Reproduce each line from the first in the data through the line that contains "point = shown.matrix_world" exactly; give nothing else.

** BEGIN Recorded data **

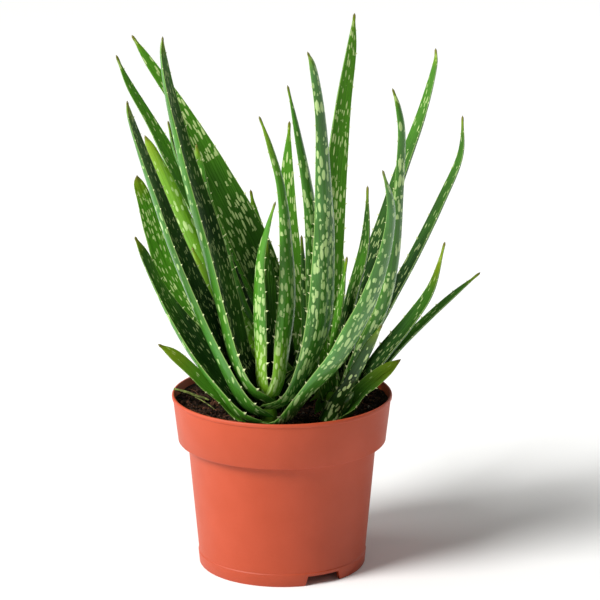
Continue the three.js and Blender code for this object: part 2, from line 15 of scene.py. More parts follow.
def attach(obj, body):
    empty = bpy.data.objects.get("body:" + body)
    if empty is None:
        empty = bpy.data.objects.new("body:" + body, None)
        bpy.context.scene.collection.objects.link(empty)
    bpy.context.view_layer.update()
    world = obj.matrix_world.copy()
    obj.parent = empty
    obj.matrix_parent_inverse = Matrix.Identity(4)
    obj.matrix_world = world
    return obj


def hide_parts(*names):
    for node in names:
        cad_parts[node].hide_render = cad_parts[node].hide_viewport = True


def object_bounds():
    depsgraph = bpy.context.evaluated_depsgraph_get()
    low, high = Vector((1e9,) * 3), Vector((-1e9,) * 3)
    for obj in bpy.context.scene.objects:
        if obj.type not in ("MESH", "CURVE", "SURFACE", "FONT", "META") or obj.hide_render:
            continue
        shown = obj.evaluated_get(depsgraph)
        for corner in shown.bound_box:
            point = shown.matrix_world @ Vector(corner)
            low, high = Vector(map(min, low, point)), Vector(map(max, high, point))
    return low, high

** END Recorded data **

Result of the task >>
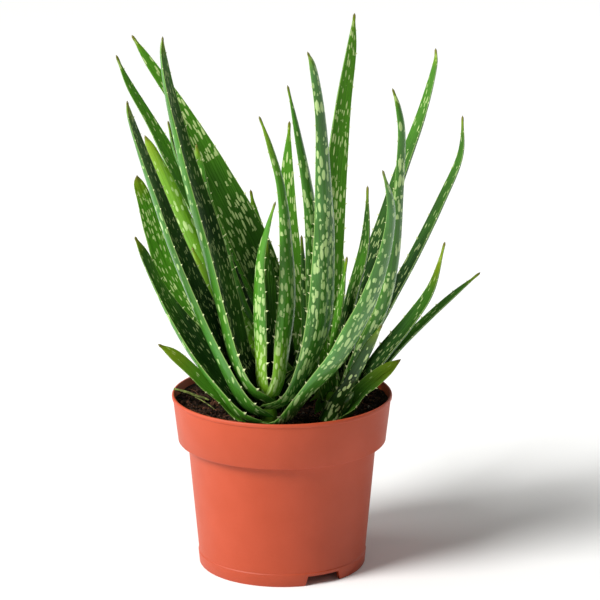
Continue the three.js and Blender code for this object: part 2, from line 15 of scene.py. More parts follow.
def attach(obj, body):
    empty = bpy.data.objects.get("body:" + body)
    if empty is None:
        empty = bpy.data.objects.new("body:" + body, None)
        bpy.context.scene.collection.objects.link(empty)
    bpy.context.view_layer.update()
    world = obj.matrix_world.copy()
    obj.parent = empty
    obj.matrix_parent_inverse = Matrix.Identity(4)
    obj.matrix_world = world
    return obj


def hide_parts(*names):
    for node in names:
        cad_parts[node].hide_render = cad_parts[node].hide_viewport = True


def object_bounds():
    depsgraph = bpy.context.evaluated_depsgraph_get()
    low, high = Vector((1e9,) * 3), Vector((-1e9,) * 3)
    for obj in bpy.context.scene.objects:
        if obj.type not in ("MESH", "CURVE", "SURFACE", "FONT", "META") or obj.hide_render:
            continue
        shown = obj.evaluated_get(depsgraph)
        for corner in shown.bound_box:
            point = shown.matrix_world @ Vector(corner)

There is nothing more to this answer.